The association's Board met on 21 February. Importantly, it is understood there was disagreement over the representation of comments made at the managing directors' dinner. Some directors challenged the claim the managing directors were widely supportive of the approach taken by Medicines Australia. At that point, the directors were asked to disclose any conflicts of interest. GIOTRIF was not explicitly mentioned but Mr Cook did disclose a 'potential future conflict'.

The obligation to disclose a conflict ultimately sits with an individual director. The disclosure is required at the time they become aware of a potential conflict. Other directors can intervene and seek a declaration of any conflict, and this appears to have happened at the Board meeting on 21 February. 

As a result of the disclosures, a new two-member team was appointed to lead the association's discussions with the government over the supply chain changes. 

The two-member team, which remains in place, is comprised of Pfizer's Melissa McGregor and Novo Nordisk's Michala Fischer-Hansen.

Yet the governance of the disclosed conflicts remains very unclear because the government has maintained its 'parallel' approach to discussions with industry and negotiations with individual companies. 

What happened in March?

Health minister Greg Hunt hosted a delegation of company representatives at his parliament house office on 19 March.

Mr Hunt told the delegation their support for the supply chain change and participation in the pilot would enable the government to provide more funding for the PBS.
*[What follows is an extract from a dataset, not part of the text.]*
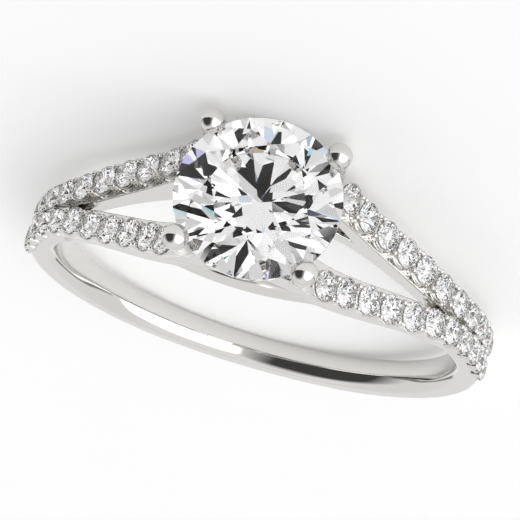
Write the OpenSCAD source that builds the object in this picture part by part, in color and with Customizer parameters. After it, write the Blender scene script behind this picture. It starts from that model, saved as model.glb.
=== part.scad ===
// Split-shank engagement ring: a round brilliant in four prongs, with two rows of small
// brilliants down each shoulder. Millimetres. The ring is drawn standing, with the finger
// hole's axis along Y and the centre stone on +Z, and is then laid on its side to rest
// on the centre stone's girdle and the foot of the shank.

/* [Finger hole] */

// Radius of the finger hole, a US size 7
finger_r = 8.65; // [7.4:0.05:10.5]

/* [Shank] */

// Thickness of the shank from the finger hole outward
shank_thickness = 1.2; // [0.9:0.05:1.8]
// Half of the shank's width at its foot
shank_half_foot = 0.69; // [0.5:0.01:1.2]
// Half of the shank's width at its sides
shank_half_side = 0.84; // [0.6:0.01:1.4]
// Half width of the flat inside face, between the rounded comfort edges
inside_flat_half = 0.476; // [0.3:0.002:0.6]
// Radius of the rounded inner edges
inner_edge_r = 0.37; // [0.1:0.01:0.5]
// Radius of the rounded outer edges
outer_edge_r = 0.22; // [0.05:0.01:0.4]

/* [Split shoulders] */

// Distance from the ring's middle to the point of the V between the rails
gap_apex_x = 6.85; // [5:0.05:8]
// Half width of the rounded point of the V
gap_apex_half = 0.15; // [0.1:0.01:0.4]
// Half width of the V beside the head
gap_head_half = 0.93; // [0.6:0.01:1.5]
// Distance from the ring's middle to where the V reaches that width
gap_head_x = 3.1; // [1:0.1:4]
// Distance from the ring's middle to the inner ends of the rails
rail_end_x = 2.0; // [1:0.05:2.6]
// Height of the rails' tops where they meet the prongs
rail_top_z = 11.45; // [10:0.05:12.5]
// Distance from the ring's middle where the rails' tops turn steeper toward the head
rail_bend_x = 3.9; // [3:0.05:5]

/* [Gallery] */

// Height of the two bars that follow the finger hole under the head
finger_bar_height = 0.75; // [0.4:0.05:1.2]
// Distance of the finger bars' outer faces from the middle plane, under the head
finger_bar_y = 2.18; // [1.5:0.01:2.6]
// Distance from the ring's middle to where the finger bars bow out of the rails
finger_bar_bow_x = 2.7; // [1.5:0.1:3.5]
// Foot of the two walls that join the prongs, inside the finger bars
head_wall_z = 8.9; // [8.8:0.05:10]
// Top of the walls that join the prongs
head_wall_top = 11.05; // [10.5:0.05:11.5]
// Distance of those walls' outer faces from the middle plane
head_wall_y = 1.9; // [1.5:0.01:2.4]
// Thickness of the walls that join the prongs
head_wall_thickness = 0.55; // [0.4:0.05:1]

/* [Centre stone] */

// Radius of the centre stone's girdle
stone_r = 3.07; // [2:0.01:4.5]
// Height of the girdle above the middle of the finger hole
girdle_z = 13.48; // [11:0.01:15]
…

A series of discussions took place in the days following that meeting, involving company managing directors that did not attend and a Medicines Australia director (Mr Cook) with a declared conflict who was not a member of the association's two-member team.

In those discussions, it is understood Mr Cook spoke in support of the supply chain change, encouraging the managing directors to back industry support for the pilot. Mr Cook, who had disclosed a potential conflict but only to the other directors, and been formally excluded from participation in the industry-wide discussions, strangely did not disclose his conflict to these managing directors.